The situation in Tal Afar is dangerous. The Iraqi Army is exhausted as it prepares to assault ISIS’s stronghold in Mosul, while also holding already-liberated areas like Ramadi and Fallujah and providing security in the capital. The battle for Iraq’s future will be fought on forgotten battlefields like Tal Afar, where Baghdad and its international partners have ceded the role of liberator to non-state actors with dubious motivations and external patrons.
As the Iraqi government’s ability to perform the role of mediator across northern Iraq fades, the potential for internecine violence threatens to upset regional security and destabilize any post-ISIS environment. In Tal Afar, as was the case in other flashpoints like Hawija and Mosul, a sense of marginalization and neglect drove some communities to find alternative sources of support from extremist groups. If Baghdad remains unable to project force or provide mediation for local conflicts, similar sentiments could reemerge – driving affected communities away from the Iraq state.
Local populations and their displaced compatriots will emerge as the victims of this violence, caught between a desire for stability and the policies of groups that do not represent their interests. It will be difficult to monitor the humanitarian and security situation in a post-ISIS Tal Afar, creating the very real possibility of reprisal killings and suppression of local communities by their liberators.

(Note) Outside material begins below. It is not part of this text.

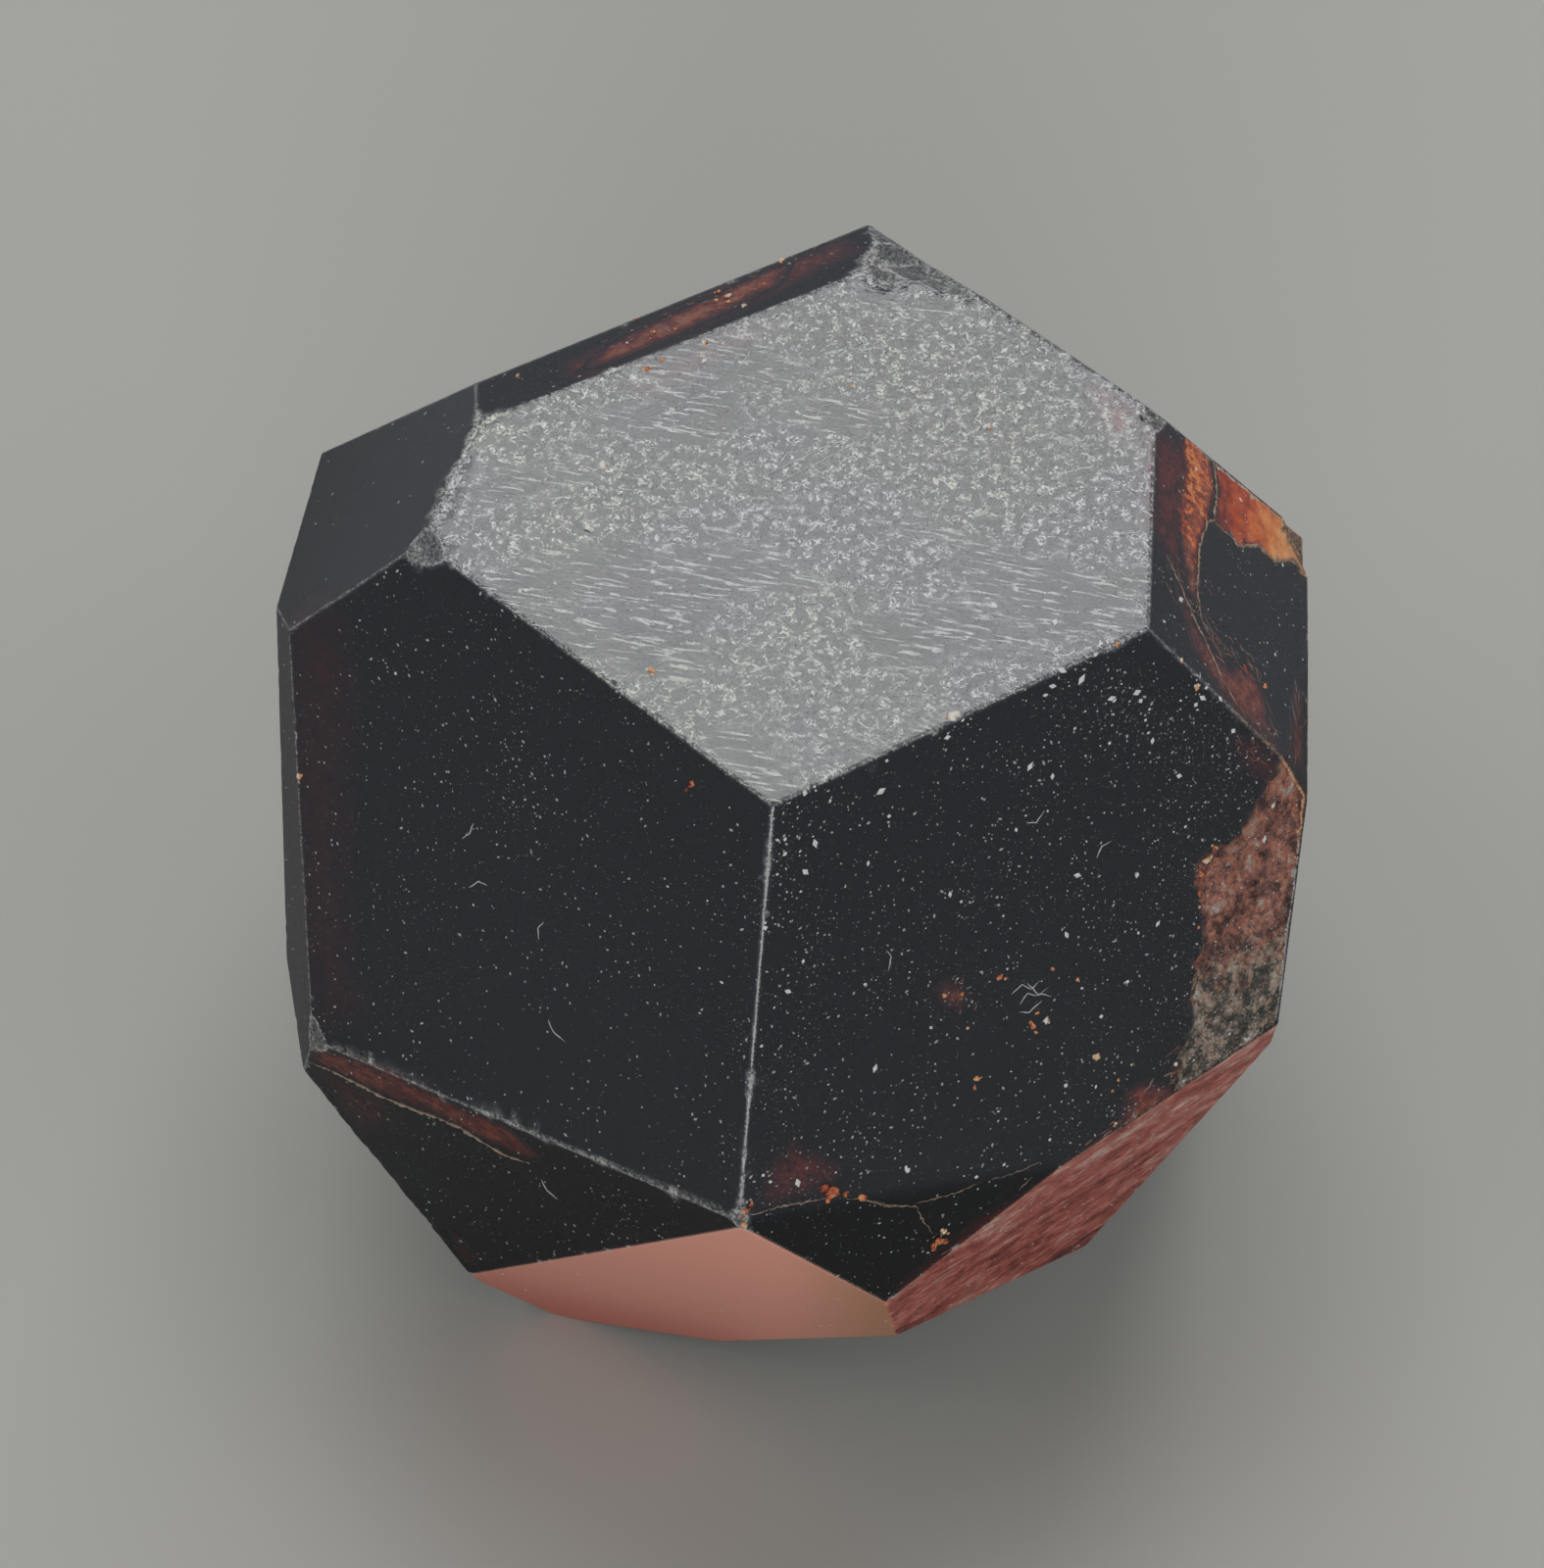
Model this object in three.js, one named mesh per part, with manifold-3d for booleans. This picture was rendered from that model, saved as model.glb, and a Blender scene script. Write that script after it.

Ultimately, if Baghdad cannot provide security for Tal Afar’s residents to address the deep traumas experienced over the past two years, local conflict will likely erupt that could put the region at risk of increased inter-communal violence. Such an outcome undermines the international struggle further east in Mosul to bring a post-ISIS settlement. As the past 15 years in Iraq showed, it is in such environments that groups like al-Qaeda and ISIS thrive.